The declaration was prompted when the Syilx Okanagan Nation learned in September that the Mountain Resorts Branch planned to include the recently formed Sinixt Confederacy in consultations over the planned expansion of the Big White Ski Resort. The Sinixt Confederation was formed by the Confederated Tribes of the Colville Reservation in Washington State.

Louie said it's unnecessary to include the Sinixt Confederacy in consultations on the Big White Ski Resort expansion because the rights of Silyx-Sinixt people on the U.S. side of the border are already represented by the Syilx Okanagan Nation. 

The Syilx Okanagan Nation includes the Okanagan Indian Band, Osoyoos Indian Band, Penticton Indian Band, Upper Nicola Band, Upper and Lower Similkameen Indian Bands, Westbank First Nation and the Colville Confederated Tribes in Northern Washington State.

“We’re the rightful speakers, so how do you now get U.S. tribes involved in the expansion of Big White?” Louie said.

The newly formed Sinixt Confederacy was set up to assert the rights of the Sinixt people in the U.S. as a result of the 2021 Supreme Court decision.

That decision upheld the right of an American -- Richard Lee Desautel of the Lakes Tribe in Washington state -- to hunt elk in B.C. without a licence because the Lakes Tribe is a successor group to the Silyx (Sinixt) people whose traditional territory included the Okanagan region of B.C.

The Sinixt Confederacy is now trying to expand and assert their rights beyond just hunting in B.C., Louie said.

“They’re all U.S. citizens and they set up an office in Nelson B.C. and they’re asserting that the Desautel case goes beyond hunting,” Louie said. “What the Sinixt Confederacy and the Colville Confederated Tribes are trying to do is to take that court case and say, ‘Now we’ve got all aboriginal rights and it spills into aboriginal title.’”

Indeed, the Sinixt Confederacy are using the Desautel case to try to assert broader rights in Canada.

The confederacy notes on its website that the Jay Treaty of 1794 between the U.S. and Britain allowed for free passage between Canada and the U.S. by the Sinixt people who occupied both sides of what would eventually become the Canada-U.S. border.

“The U.S. respects this treaty,” the Sinixt Confederacy says. “Canada does not.

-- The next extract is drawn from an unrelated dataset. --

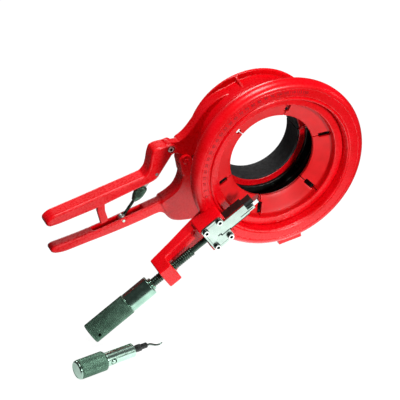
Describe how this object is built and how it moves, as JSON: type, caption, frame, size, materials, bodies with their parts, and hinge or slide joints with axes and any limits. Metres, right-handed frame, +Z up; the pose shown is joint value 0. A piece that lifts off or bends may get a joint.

Canadian First Nations can travel freely across the boundary to the U.S. to study, work or retire. American tribal people cannot do the reverse.

“When we Sinixt travel to 80 per cent of our traditional territory in Canada, we must do so as visitors. We require a government-issued passport or enhanced driver’s license. We must have plans to return to the United States.

“In the aftermath of the Desautel decision, we are working with the Canadian government to make it easier for Sinixt people to travel, work and stay in our Canadian homeland, for as long as we wish. We must be treated as Canadians – as an Aboriginal Peoples of Canada.”

Following the 2021 Supreme Court decision, Dwight Newman, professor of law at the University of Saskatchewan, wrote a legal brief warning of the implications of the decision.

“The case has much wider ramifications than first apparent,” Newman wrote in Understanding the Implications of the 2021 Decision in Desautel. “It is a precedent-setting case on the potential for Indigenous groups located outside Canada to hold constitutionally protected Aboriginal rights in Canada.”

Since then, a number of American tribes have been pointing to the Desautel case to assert their rights in Canada, including the right to consultation over resource projects in Canada.

Tribes in Alaska are using that Desautel case to assert their right to deeper consultations over the Eskay Creek mine project, for example.

“We now have a mess,” Newman said in an email to BIV News in response to the more recent case involving the Sinixt Confederacy.

“We can likely anticipate many more challenging transborder consultation issues and transborder rights claims issues,” Newman said. “This instance is just one of several that have already occurred, and more will follow.

“It is arguably problematic for politicians to be asked to make commitments on consultation approaches with particular First Nations in the middle of an election campaign when they do not have access to all of the pertinent legal advice they otherwise would have.

"That said, developing a policy process on how to deal with the legal complications arising from the Desautel decision, such as referenced in the joint statement but perhaps needing more general consideration, is a good and even necessary idea.”